La Formula 1 rivive il dramma della scomparsa in pista dopo un incidente: anni dopo, lo sconforto e il dolore sono gli stessi.
Tutti gli appassionati di Formula 1 e, più in generale, dei motori e dello sport, ricordano ancora nitidamente l’episodio più triste degli ultimi 30 anni di corse: la scomparsa di Ayrton Senna nel 1994. L’incubo, però, è stato rivissuto e non ha, purtroppo, avuto un epilogo migliore.
Esattamente vent’anni dopo, nel 2014, un’altra gara di Formula 1 è stata segnata da un terribile lutto che ha scosso l’intero panorama dei motori e, sostanzialmente, tutta la sfera sportiva nel mondo. Un dramma che, ad 8 anni di distanza, è difficilmente superabile e come per Senna rimarrà impresso, tristemente, nella memoria collettiva degli appassionati.

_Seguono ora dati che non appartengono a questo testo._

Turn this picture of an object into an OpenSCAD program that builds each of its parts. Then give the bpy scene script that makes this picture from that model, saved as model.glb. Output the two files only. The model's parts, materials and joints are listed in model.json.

Formula 1, la scomparsa di Jules Bianchi
Durante il Gran Premio del Giappone del 2014, Jules Bianchi uscì violentemente di pista andando a schiantarsi contro una gru mobile. Le condizioni climatiche, la pioggia che da tempo scendeva incessante sulla pista, hanno reso inevitabile la tragedia. Il macchinario, fermo in quella zona per dare soccorso alla Sauber di Sutil, uscita esattamente un giro prima, è stato fatale al pilota.
Finito il GP, ci furono aspre critiche da parte dei piloti nei confronti della direzione gara. Felipe Massa pose al centro del dibattito la sicurezza di questa e la sua gestione, affermando che da diversi giri stava chiamando all’attenzione il box, lamentando di non vedere più con chiarezza la pista.
Sutil, testimone diretto, aggiunse d’essere stato spettatore, in prima fila, della tragedia. Senza scendere nel dettaglio per rispetto verso il ragazzo, il pilota della Sauber fece però presente come l’incidente di Bianchi fosse l’esatta fotocopia della sua uscita di pista, avvenuta un solo giro prima, con delle condizioni climatiche insidiose che ogni pilota aveva fato presente al proprio box.
Nel luglio dell’anno successivo, Bianchi morì dopo 8 mesi di coma e, ad oggi, resta solo un doloroso e tristissimo ricordo di un ragazzo spentosi a soli venticinque anni mentre faceva ciò che amava e lo appassionava: correre in pista.